On the Veracity of Cyber Intrusion Alerts Synthesized by Generative Adversarial Networks
Sweet, Christopher, Moskal, Stephen, Yang, Shanchieh Jay
--Recreating cyber-attack alert data with a high level of fidelity is challenging due to the intricate interaction between features, non-homogeneity of alerts, and potential for rare yet critical samples. Generative Adversarial Networks (GANs) have been shown to effectively learn complex data distributions with the intent of creating increasingly realistic data. This paper presents the application of GANs to cyber-attack alert data and shows that GANs not only successfully learn to generate realistic alerts, but also reveal feature dependencies within alerts. This is accomplished by reviewing the intersection of histograms for varying alert-feature combinations between the ground truth and generated datsets.
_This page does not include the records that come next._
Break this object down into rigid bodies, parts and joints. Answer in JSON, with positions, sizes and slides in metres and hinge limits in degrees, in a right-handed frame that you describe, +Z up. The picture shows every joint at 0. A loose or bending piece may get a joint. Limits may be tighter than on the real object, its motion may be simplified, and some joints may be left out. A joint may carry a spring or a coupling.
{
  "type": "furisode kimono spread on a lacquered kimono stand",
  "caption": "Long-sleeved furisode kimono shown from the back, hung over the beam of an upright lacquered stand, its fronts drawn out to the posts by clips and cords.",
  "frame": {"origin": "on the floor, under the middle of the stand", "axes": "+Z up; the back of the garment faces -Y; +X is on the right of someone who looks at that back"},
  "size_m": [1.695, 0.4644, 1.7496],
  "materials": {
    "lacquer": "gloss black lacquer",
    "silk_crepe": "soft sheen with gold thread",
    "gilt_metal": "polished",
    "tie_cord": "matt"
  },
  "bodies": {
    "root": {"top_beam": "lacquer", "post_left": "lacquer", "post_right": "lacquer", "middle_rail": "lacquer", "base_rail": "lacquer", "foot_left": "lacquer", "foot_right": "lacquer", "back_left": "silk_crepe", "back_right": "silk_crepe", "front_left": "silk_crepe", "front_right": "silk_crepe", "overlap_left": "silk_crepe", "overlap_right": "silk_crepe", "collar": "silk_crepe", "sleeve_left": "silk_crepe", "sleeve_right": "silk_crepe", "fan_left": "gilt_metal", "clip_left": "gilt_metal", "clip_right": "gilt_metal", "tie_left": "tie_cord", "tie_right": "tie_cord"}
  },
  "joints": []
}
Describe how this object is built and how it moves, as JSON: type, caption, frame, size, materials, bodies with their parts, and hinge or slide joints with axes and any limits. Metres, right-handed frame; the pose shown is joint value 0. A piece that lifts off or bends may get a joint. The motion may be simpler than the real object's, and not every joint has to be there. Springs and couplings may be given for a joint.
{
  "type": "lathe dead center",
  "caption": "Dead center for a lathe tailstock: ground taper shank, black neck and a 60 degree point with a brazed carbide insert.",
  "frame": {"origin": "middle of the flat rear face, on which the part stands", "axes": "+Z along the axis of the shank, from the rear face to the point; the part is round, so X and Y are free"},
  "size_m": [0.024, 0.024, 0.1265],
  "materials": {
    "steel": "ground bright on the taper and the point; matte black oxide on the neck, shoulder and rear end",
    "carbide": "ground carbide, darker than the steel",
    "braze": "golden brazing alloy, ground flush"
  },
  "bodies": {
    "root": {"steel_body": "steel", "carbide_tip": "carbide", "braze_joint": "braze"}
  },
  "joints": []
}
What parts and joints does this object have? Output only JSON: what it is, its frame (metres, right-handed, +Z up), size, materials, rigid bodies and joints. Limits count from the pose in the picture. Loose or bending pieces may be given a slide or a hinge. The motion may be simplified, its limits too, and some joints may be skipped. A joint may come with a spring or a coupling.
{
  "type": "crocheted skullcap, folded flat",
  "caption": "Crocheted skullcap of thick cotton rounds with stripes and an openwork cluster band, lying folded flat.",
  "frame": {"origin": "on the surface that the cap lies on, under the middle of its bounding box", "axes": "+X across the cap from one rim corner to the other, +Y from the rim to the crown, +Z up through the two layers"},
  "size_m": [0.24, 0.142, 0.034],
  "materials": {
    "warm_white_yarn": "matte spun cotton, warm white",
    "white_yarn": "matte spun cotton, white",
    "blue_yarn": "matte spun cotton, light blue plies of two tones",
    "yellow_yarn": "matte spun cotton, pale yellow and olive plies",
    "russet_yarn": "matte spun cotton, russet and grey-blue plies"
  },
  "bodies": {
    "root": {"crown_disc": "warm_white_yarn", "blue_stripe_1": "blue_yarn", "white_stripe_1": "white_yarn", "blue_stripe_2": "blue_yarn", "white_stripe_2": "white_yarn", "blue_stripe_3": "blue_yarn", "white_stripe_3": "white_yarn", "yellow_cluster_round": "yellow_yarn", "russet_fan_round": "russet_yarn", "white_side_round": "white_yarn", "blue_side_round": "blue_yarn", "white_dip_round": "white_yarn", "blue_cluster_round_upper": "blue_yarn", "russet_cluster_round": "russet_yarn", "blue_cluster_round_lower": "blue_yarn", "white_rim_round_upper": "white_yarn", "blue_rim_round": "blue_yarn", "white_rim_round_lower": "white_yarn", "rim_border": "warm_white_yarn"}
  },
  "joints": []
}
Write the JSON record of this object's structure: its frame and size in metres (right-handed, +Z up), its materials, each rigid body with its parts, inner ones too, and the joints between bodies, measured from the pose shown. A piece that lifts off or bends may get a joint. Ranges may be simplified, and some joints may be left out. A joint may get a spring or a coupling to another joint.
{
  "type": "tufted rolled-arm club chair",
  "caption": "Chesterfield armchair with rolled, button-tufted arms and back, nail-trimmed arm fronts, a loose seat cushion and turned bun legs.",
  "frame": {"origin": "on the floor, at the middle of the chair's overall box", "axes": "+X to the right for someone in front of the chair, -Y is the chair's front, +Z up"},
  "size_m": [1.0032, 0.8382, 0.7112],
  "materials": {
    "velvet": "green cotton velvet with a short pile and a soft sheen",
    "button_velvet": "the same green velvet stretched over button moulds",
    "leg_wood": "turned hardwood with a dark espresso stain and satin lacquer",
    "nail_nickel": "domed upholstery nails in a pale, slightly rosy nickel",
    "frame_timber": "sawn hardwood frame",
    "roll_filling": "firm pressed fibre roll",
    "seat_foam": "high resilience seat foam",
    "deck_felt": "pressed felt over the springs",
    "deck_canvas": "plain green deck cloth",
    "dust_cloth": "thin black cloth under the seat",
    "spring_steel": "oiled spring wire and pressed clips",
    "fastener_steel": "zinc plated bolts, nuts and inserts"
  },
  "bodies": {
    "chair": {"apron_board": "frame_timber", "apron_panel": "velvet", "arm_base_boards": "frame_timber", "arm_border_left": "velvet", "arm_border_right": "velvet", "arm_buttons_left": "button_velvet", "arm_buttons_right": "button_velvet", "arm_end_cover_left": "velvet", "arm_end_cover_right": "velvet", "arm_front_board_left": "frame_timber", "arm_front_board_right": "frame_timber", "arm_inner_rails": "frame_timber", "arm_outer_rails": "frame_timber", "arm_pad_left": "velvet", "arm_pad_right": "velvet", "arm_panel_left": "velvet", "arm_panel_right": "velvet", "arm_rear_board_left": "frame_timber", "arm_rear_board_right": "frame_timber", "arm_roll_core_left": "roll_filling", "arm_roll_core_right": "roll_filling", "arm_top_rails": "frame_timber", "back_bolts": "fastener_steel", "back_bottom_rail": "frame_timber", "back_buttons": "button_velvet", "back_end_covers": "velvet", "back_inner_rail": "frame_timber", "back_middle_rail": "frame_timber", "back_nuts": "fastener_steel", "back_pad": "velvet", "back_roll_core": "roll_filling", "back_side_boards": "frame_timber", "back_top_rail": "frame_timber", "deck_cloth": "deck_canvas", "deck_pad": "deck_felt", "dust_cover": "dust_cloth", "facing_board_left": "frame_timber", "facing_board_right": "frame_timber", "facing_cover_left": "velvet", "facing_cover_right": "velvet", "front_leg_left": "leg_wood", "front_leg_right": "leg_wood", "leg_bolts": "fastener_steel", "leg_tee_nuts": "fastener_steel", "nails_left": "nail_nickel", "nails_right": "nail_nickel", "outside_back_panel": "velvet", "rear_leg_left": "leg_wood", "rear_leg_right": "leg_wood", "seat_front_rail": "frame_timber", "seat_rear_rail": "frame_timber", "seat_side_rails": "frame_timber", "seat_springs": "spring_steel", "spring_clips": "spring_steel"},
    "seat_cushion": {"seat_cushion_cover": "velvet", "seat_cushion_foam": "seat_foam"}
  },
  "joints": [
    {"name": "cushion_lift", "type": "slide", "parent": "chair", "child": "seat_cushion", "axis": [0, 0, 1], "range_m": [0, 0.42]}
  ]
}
Traditional statistical metrics, such as conditional and joint entropy, are also employed to verify the accuracy of these dependencies. Finally, it is shown that a Mutual Information constraint on the network can be used to increase the generation of low probability, critical, alert values. By mapping alerts to a set of attack stages it is shown that the output of these low probability alerts has a direct contextual meaning for Cyber Security analysts. Overall, this work provides the basis for generating new cyber intrusion alerts and provides evidence that synthesized alerts emulate critical dependencies from the source dataset. I NTRODUCTION Classifying, predicting, and generating cyber-attack alert data provides a unique set of challenges due to imbalance and a lack of homogeneity in alert datasets. Furthering these challenges critical exploits in a network are often rare and difficult to identify. Despite this is has been shown that alert data can be used to identify anomalous traffic [1] [2] [3], network vulnerabilities [4], and bad actor behavior profiling [5]. However, to fully realize the potential of cyber-attack alert data, a means to acquire more data and analyze critical dependencies within alerts is needed. This work seeks to provide solutions to these challenges by showing that deep learning models are able to recreate cyber-attack alert data when given representative real world data. This includes a means for driving better coverage of the feature domain in model outputs, allowing more rare but critical events to be synthesized.